A recent multi-institutional retrospective analysis of 41 NSCLCs who underwent tumor next-generation sequencing after acquired resistance to osimertinib revealed that among 32% of patients with maintained T790M at the time of resistance, EGFR C797S occurred in 22% of cases. By contrast, in 28 individuals (68%) with loss of T790M, a range of competing resistance mechanisms was detected, including acquired KRAS mutations and targetable gene fusions (RET, FGFR3, and BRAF fusion) or MET amplification (23). Given that osimertinib was designed to covalently bind to the EGFR kinase-binding site C797, mutation occurring at this site abrogate the binding activity of osimertinib. However, a first-generation EGFR TKI can potentially be effective after osimertinib when C797 tertiary mutation occurs in trans with the T790M mutation (24,25). Similarly, patients with actionable gene fusion or amplification may benefit from switching to a different targeted approach. Interestingly, a recent study demonstrated that RET fusions may mediate resistance to EGFR TKIs and that this bypass track can be effectively targeted with the combination of the selective RET inhibitor (BLU-667) with osimertinib (26). Unfortunately, other mechanisms of resistance such as small-cell transformation and epithelial to mesenchymal transition (EMT) are no susceptible to any targeted agents (24,26). In such cases a standard treatment is chemotherapy, and a consideration can be given to immunotherapy.

Another argument that should be considered is whether first-line osimertinib could modify the spectrum of resistance mutations that can potentially influence the long-term survival of EGFR-mutant NSCLC patients who progress on treatment. Detailed genomic analysis from the FLAURA trial upon disease progression have not been presented, therefore data regarding the possible shift of the mutational profile under the selective pressure of early osimertinib administration are currently unavailable. However, circulating tumor DNA (ctDNA) analysis from 19 patients treated with upfront osimertinib in the AURA1 trial, unveiled putative resistance mechanisms in 9 patients, including amplification of MET (n=1); amplification of EGFR and KRAS (n=1), MEK1, KRAS, or PIK3CA mutation (n = 1 each), EGFR C797S mutation (n=2), JAK2 mutation (n=1), and HER2 exon 20 insertion (n=1). Of note, acquired EGFR T790M was not detected. Genomic analysis from patients progressing on first-line osimertinib are necessary to further investigate the different mechanisms of osimertinib resistance between the use in first line setting and following the standard TKIs.

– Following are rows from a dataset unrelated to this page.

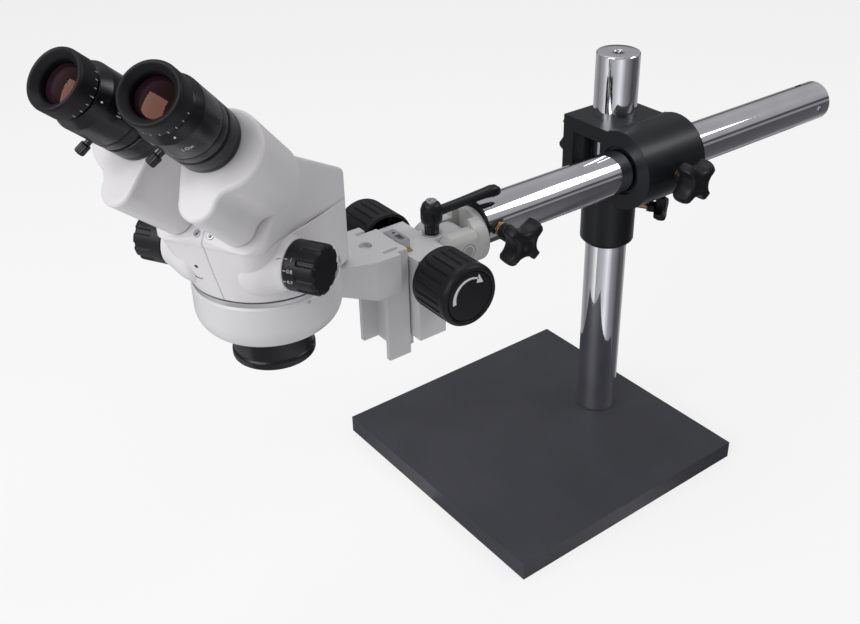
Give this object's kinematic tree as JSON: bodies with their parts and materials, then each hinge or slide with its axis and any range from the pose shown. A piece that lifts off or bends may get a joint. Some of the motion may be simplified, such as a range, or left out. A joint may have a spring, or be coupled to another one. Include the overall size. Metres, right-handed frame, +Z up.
{
  "type": "stereo_microscope",
  "caption": "Binocular stereo zoom microscope head on a chromed boom stand with a square weighted base",
  "frame": {"origin": "centre of the underside of the base, at bench level", "axes": "+Z up; +X along the boom to its tail, head towards -X; -Y is the side of the boom"},
  "size_m": [0.7187, 0.2691, 0.4877],
  "materials": {
    "base_coat": "charcoal textured powder coat",
    "rubber": "matte black",
    "chrome": "polished hard chrome on steel",
    "steel": "plain steel",
    "black_coat": "black satin enamel on cast aluminium",
    "knob_plastic": "moulded black plastic",
    "arm_coat": "light grey satin enamel on cast aluminium",
    "head_coat": "white satin covers with a fine grain",
    "bare_aluminium": "machined",
    "black_anodised": "satin black anodised",
    "coated_glass": "clear with a warm pink coating",
    "brass": "plain"
  },
  "bodies": {
    "stand": {"base_plate": "base_coat", "base_feet": "rubber", "post": "chrome", "post_bolt": "steel", "post_washer": "steel"},
    "collar": {"safety_collar": "black_coat"},
    "collar_knob": {"collar_knob": "knob_plastic"},
    "clamp": {"clamp_block": "black_coat", "boom_key_screw": "steel"},
    "post_lock": {"post_lock_knob": "knob_plastic"},
    "boom_lock": {"boom_lock_knob": "knob_plastic"},
    "boom": {"boom": "chrome", "boom_stop_screw": "steel", "spacer_ring": "rubber"},
    "head_lock": {"head_lock_knob": "knob_plastic"},
    "knuckle": {"knuckle": "arm_coat", "tilt_pin": "steel"},
    "focus": {"focus_housing": "arm_coat", "gib_strip": "brass", "lever_screw": "steel", "lever_washer": "steel"},
    "lever": {"clamp_lever": "black_coat"},
    "focus_knobs": {"pinion_shaft": "steel", "focus_knob_near": "knob_plastic", "focus_knob_far": "knob_plastic", "tension_cap": "knob_plastic"},
    "focus_slide": {"slider": "arm_coat", "dovetail_bar": "steel", "focus_rack": "brass", "ring_arm": "arm_coat", "arm_screws": "steel"},
    "ring_lock": {"ring_lock_screw": "knob_plastic"},
    "head": {"optics_frame": "bare_aluminium", "objective_ring": "black_anodised", "objective_glass": "coated_glass", "lens_cells": "black_anodised", "guide_rods": "steel", "lower_cover_near": "head_coat", "lower_cover_far": "head_coat", "upper_cover_near": "head_coat", "upper_cover_far": "head_coat", "cover_screws": "steel"},
    "zoom": {"zoom_shaft": "steel", "zoom_knob_near": "knob_plastic", "zoom_knob_far": "knob_plastic"},
    "zoom_carriage": {"zoom_carriage": "bare_aluminium"},
    "ocular_near": {"prism_housing_near": "head_coat", "prism_near": "coated_glass", "eyetube_near": "black_anodised"},
    "eyepiece_near": {"eyepiece_near": "black_anodised", "eye_lens_near": "coated_glass"},
    "eyecup_near": {"eyecup_near": "rubber"},
    "lock_screw_near": {"lock_screw_near": "black_anodised"},
    "ocular_far": {"prism_housing_far": "head_coat", "prism_far": "coated_glass", "eyetube_far": "black_anodised"},
    "eyepiece_far": {"eyepiece_far": "black_anodised", "eye_lens_far": "coated_glass"},
    "eyecup_far": {"eyecup_far": "rubber"},
    "lock_screw_far": {"lock_screw_far": "black_anodised"}
  },
  "joints": [
    {"name": "collar_height", "type": "slide", "parent": "stand", "child": "collar", "axis": [0, 0, 1], "range_m": [-0.12, 0.05]},
    {"name": "collar_knob_turn", "type": "hinge", "parent": "collar", "child": "collar_knob", "pos_m": [0.0768, 0, 0.235], "axis": [0.5, -0.866, 0], "continuous": true},
    {"name": "clamp_swivel", "type": "hinge", "parent": "collar", "child": "clamp", "pos_m": [0.0768, 0, 0.285], "axis": [0, 0, 1], "continuous": true},
    {"name": "post_lock_turn", "type": "hinge", "parent": "clamp", "child": "post_lock", "pos_m": [0.0768, 0.0283, 0.285], "axis": [0, 1, 0], "continuous": true},
    {"name": "boom_lock_turn", "type": "hinge", "parent": "clamp", "child": "boom_lock", "pos_m": [0.0768, -0.042, 0.2873], "axis": [0, -0.9994, -0.0349], "continuous": true},
    {"name": "boom_reach", "type": "slide", "parent": "clamp", "child": "boom", "axis": [1, 0, 0], "range_m": [-0.12, 0.1]},
    {"name": "head_lock_turn", "type": "hinge", "parent": "boom", "child": "head_lock", "pos_m": [-0.098, -0.042, 0.2873], "axis": [0, -0.9962, -0.0872], "continuous": true},
    {"name": "head_roll", "type": "hinge", "parent": "boom", "child": "knuckle", "pos_m": [-0.11, -0.042, 0.2873], "axis": [1, 0, 0], "range_deg": [-45, 45]},
    {"name": "head_tilt", "type": "hinge", "parent": "knuckle", "child": "focus", "pos_m": [-0.132, -0.042, 0.279], "axis": [0, 1, 0], "range_deg": [-30, 3]},
    {"name": "lever_swing", "type": "hinge", "parent": "focus", "child": "lever", "pos_m": [-0.1495, -0.042, 0.3], "axis": [0, 0, 1], "range_deg": [-70, 70]},
    {"name": "focus_travel", "type": "slide", "parent": "focus", "child": "focus_slide", "axis": [0, 0, 1], "range_m": [-0.025, 0.025]},
    {"name": "focus_knob_turn", "type": "hinge", "parent": "focus", "child": "focus_knobs", "pos_m": [-0.1679, -0.042, 0.2766], "axis": [0, 1, 0], "range_deg": [-262, 262]},
    {"name": "ring_lock_turn", "type": "hinge", "parent": "focus_slide", "child": "ring_lock", "pos_m": [-0.284, -0.042, 0.2964], "axis": [0.4226, 0.9063, 0], "continuous": true},
    {"name": "head_swivel", "type": "hinge", "parent": "focus_slide", "child": "head", "pos_m": [-0.284, -0.042, 0.3], "axis": [0, 0, 1], "continuous": true},
    {"name": "zoom_turn", "type": "hinge", "parent": "head", "child": "zoom", "pos_m": [-0.31185, -0.05776, 0.338], "axis": [0.4924, -0.8704, 0], "range_deg": [-35, 205]},
    {"name": "zoom_carriage_travel", "type": "slide", "parent": "head", "child": "zoom_carriage", "axis": [0, 0, 1], "range_m": [-0.0045, 0.0259]},
    {"name": "ipd_near", "type": "hinge", "parent": "head", "child": "ocular_near", "pos_m": [-0.32387, -0.08881, 0.37208], "axis": [0.6047, 0.4562, -0.6528], "range_deg": [-2, 12]},
    {"name": "eyepiece_turn_near", "type": "hinge", "parent": "ocular_near", "child": "eyepiece_near", "pos_m": [-0.36069, -0.11489, 0.45761], "axis": [-0.6047, -0.4562, 0.6528], "continuous": true},
    {"name": "dioptre_near", "type": "hinge", "parent": "eyepiece_near", "child": "eyecup_near", "pos_m": [-0.37278, -0.12401, 0.47067], "axis": [-0.6047, -0.4562, 0.6528], "range_deg": [-150, 150]},
    {"name": "lock_screw_turn_near", "type": "hinge", "parent": "ocular_near", "child": "lock_screw_near", "pos_m": [-0.3492, -0.10622, 0.44521], "axis": [-0.7826, 0.1882, -0.5934], "continuous": true},
    {"name": "ipd_far", "type": "hinge", "parent": "head", "child": "ocular_far", "pos_m": [-0.34466, -0.05206, 0.37208], "axis": [-0.7025, -0.2834, 0.6528], "range_deg": [-2, 12]},
    {"name": "eyepiece_turn_far", "type": "hinge", "parent": "ocular_far", "child": "eyepiece_far", "pos_m": [-0.38597, -0.0702, 0.45761], "axis": [-0.7025, -0.2834, 0.6528], "continuous": true},
    {"name": "dioptre_far", "type": "hinge", "parent": "eyepiece_far", "child": "eyecup_far", "pos_m": [-0.40003, -0.07587, 0.47067], "axis": [-0.7025, -0.2834, 0.6528], "range_deg": [-150, 150]},
    {"name": "lock_screw_turn_far", "type": "hinge", "parent": "ocular_far", "child": "lock_screw_far", "pos_m": [-0.37263, -0.06481, 0.44521], "axis": [-0.7106, 0.229, -0.6653], "continuous": true}
  ],
  "couplings": [
    {"joint": "focus_knob_turn", "follows": "focus_travel", "rad_per_m": 181.82},
    {"joint": "zoom_carriage_travel", "follows": "zoom_turn", "m_per_rad": 0.0072},
    {"joint": "ipd_far", "follows": "ipd_near", "ratio": 1}
  ]
}
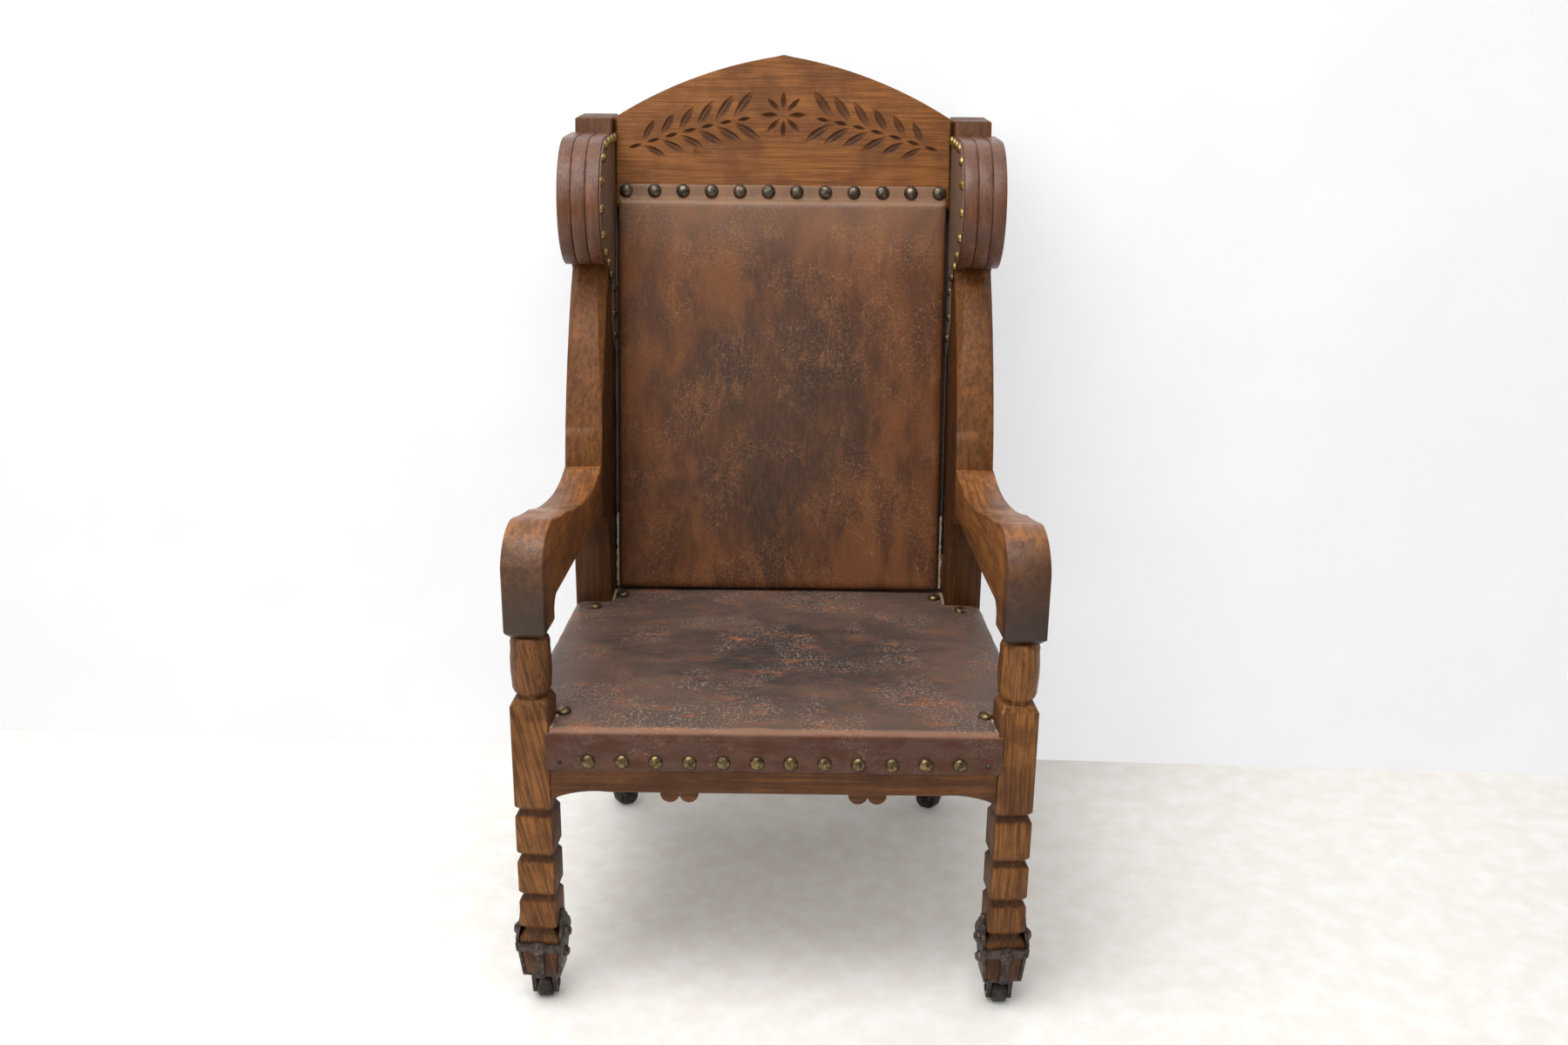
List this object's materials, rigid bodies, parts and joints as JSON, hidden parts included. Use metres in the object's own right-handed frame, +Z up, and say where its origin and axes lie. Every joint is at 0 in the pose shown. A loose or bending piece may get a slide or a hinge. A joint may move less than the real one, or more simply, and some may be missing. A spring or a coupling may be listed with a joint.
{
  "type": "throne chair",
  "caption": "High-backed oak armchair with scroll ears, notched front legs, nailed leather seat and back, and iron shoes on swivel casters.",
  "frame": {"origin": "on the floor under the middle of the whole chair", "axes": "+Z up, +Y to the rear of the chair, +X to the viewer's right as seen from the front"},
  "size_m": [0.7532, 0.7566, 1.3185],
  "materials": {
    "oak": "worn wax polish",
    "leather": "aged, dull sheen",
    "wing_leather": "aged, dull sheen",
    "back_cloth": "aged, dull",
    "nail_brass": "worn, partly bright",
    "webbing": "woven jute",
    "stuffing": "matted hair and fibre",
    "iron": "dark, lightly rusted"
  },
  "bodies": {
    "chair": {"arm_left": "oak", "arm_plug_right": "oak", "arm_right": "oak", "back_bar_left": "oak", "back_bar_right": "oak", "back_bottom_rail": "oak", "back_leather": "leather", "back_outer_cover": "back_cloth", "back_stuffing": "stuffing", "back_top_nails": "nail_brass", "back_webbing": "webbing", "corner_blocks": "oak", "crest_board": "oak", "front_leg_left": "oak", "front_leg_right": "oak", "front_rail": "oak", "outside_back_nails": "nail_brass", "rear_post_left": "oak", "rear_post_right": "oak", "rear_rail": "oak", "scroll_ear_left": "oak", "scroll_ear_right": "oak", "seat_corner_nails": "nail_brass", "seat_front_nails": "nail_brass", "seat_leather": "leather", "seat_side_nails": "nail_brass", "seat_stuffing": "stuffing", "seat_webbing": "webbing", "shoe_bolts_front_left": "iron", "shoe_bolts_front_right": "iron", "shoe_bolts_rear_left": "iron", "shoe_bolts_rear_right": "iron", "shoe_front_left": "iron", "shoe_front_right": "iron", "shoe_rear_left": "iron", "shoe_rear_right": "iron", "side_rail_left": "oak", "side_rail_right": "oak", "wing_leather_left": "wing_leather", "wing_leather_right": "wing_leather", "wing_nails_left": "nail_brass", "wing_nails_right": "nail_brass"},
    "swivel_front_left": {"fork_front_left": "iron", "axle_front_left": "iron"},
    "roller_front_left": {"wheel_front_left": "iron"},
    "swivel_front_right": {"fork_front_right": "iron", "axle_front_right": "iron"},
    "roller_front_right": {"wheel_front_right": "iron"},
    "swivel_rear_left": {"fork_rear_left": "iron", "axle_rear_left": "iron"},
    "roller_rear_left": {"wheel_rear_left": "iron"},
    "swivel_rear_right": {"fork_rear_right": "iron", "axle_rear_right": "iron"},
    "roller_rear_right": {"wheel_rear_right": "iron"}
  },
  "joints": [
    {"name": "caster_turn_front_left", "type": "hinge", "parent": "chair", "child": "swivel_front_left", "pos_m": [-0.334, -0.34129, 0.045], "axis": [0, 0, 1], "continuous": true},
    {"name": "wheel_roll_front_left", "type": "hinge", "parent": "swivel_front_left", "child": "roller_front_left", "pos_m": [-0.334, -0.33429, 0.02], "axis": [1, 0, 0], "continuous": true},
    {"name": "caster_turn_front_right", "type": "hinge", "parent": "chair", "child": "swivel_front_right", "pos_m": [0.334, -0.34129, 0.045], "axis": [0, 0, 1], "continuous": true},
    {"name": "wheel_roll_front_right", "type": "hinge", "parent": "swivel_front_right", "child": "roller_front_right", "pos_m": [0.334, -0.33429, 0.02], "axis": [1, 0, 0], "continuous": true},
    {"name": "caster_turn_rear_left", "type": "hinge", "parent": "chair", "child": "swivel_rear_left", "pos_m": [-0.283, 0.24071, 0.045], "axis": [0, 0, 1], "continuous": true},
    {"name": "wheel_roll_rear_left", "type": "hinge", "parent": "swivel_rear_left", "child": "roller_rear_left", "pos_m": [-0.27805, 0.24566, 0.02], "axis": [0.7071, -0.7071, 0], "continuous": true},
    {"name": "caster_turn_rear_right", "type": "hinge", "parent": "chair", "child": "swivel_rear_right", "pos_m": [0.283, 0.24071, 0.045], "axis": [0, 0, 1], "continuous": true},
    {"name": "wheel_roll_rear_right", "type": "hinge", "parent": "swivel_rear_right", "child": "roller_rear_right", "pos_m": [0.27805, 0.24566, 0.02], "axis": [0.7071, 0.7071, 0], "continuous": true}
  ]
}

In conclusion, the question of the best treatment sequence in EGFR-mutant NSCLC has not been properly addressed yet. The phase II APPLE trial comparing upfront osimertinib versus gefitinib followed by osimertinib at disease progression is ongoing and will help us to better understand the optimal strategy to approach patients with EGFR-mutant NSCLC (27). While waiting for these results and the mature OS data from the FLAURA trial, in light the impressive efficacy and the higher intracranial activity showed as frontline therapy, osimertinib should be considered the best treatment option for all patients with newly diagnosed NSCLC harboring EGFR sensitizing mutations.

Acknowledgements

None.

Footnotes

Conflicts of Interest: The author has no conflicts of interest to declare.